2.5.  SR-TB Translational Bridging

   IEEE 802 is not currently addressing bridges that translate between
   Transparent Bridging and Source Routing.  For the purposes of this
   standard, such a device is either a Transparent or a Source Routing
   bridge, and will act on the line in one of these two ways, just as it
   does on the LAN.

3.  Traffic Services

   Several services are provided for the benefit of different system
   types and user configurations.  These include LAN Frame Checksum
   Preservation, LAN Frame Checksum Generation, Tinygram Compression,
   and the identification of closed sets of LANs.

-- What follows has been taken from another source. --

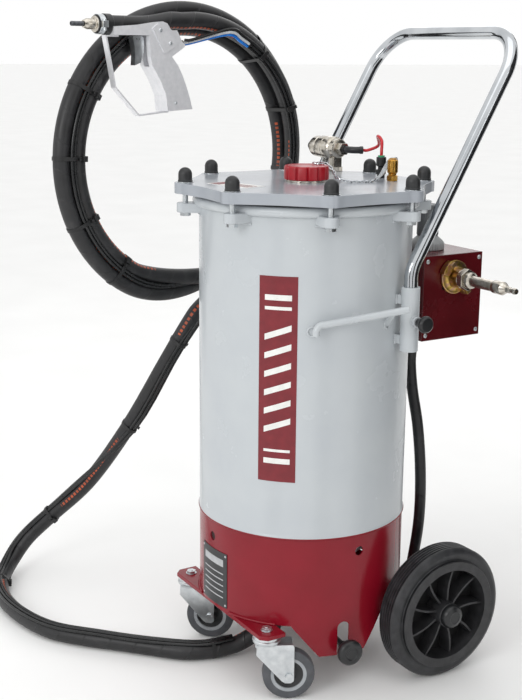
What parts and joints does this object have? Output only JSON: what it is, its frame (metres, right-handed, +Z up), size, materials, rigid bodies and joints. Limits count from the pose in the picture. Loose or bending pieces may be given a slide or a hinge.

3.1.  LAN Frame Checksum Preservation

   IEEE 802.1 stipulates that the Extended LAN must enjoy the same
   probability of undetected error that an individual LAN enjoys.
   Although there has been considerable debate concerning the algorithm,
   no other algorithm has been proposed than having the LAN Frame
   Checksum received by the ultimate receiver be the same value
   calculated by the original transmitter.  Achieving this requires, of
   course, that the line protocols preserve the LAN Frame Checksum from
   end to end.  The protocol is optimized towards this approach.

3.2.  Traffic having no LAN Frame Checksum

   The fact that the protocol is optimized towards LAN Frame Checksum
   preservation raises twin questions: "What is the approach to be used
   by systems which, for whatever reason, cannot easily support Frame
   Checksum preservation?" and "What is the approach to be used when the
   system originates a message, which therefore has no Frame Checksum
   precalculated?".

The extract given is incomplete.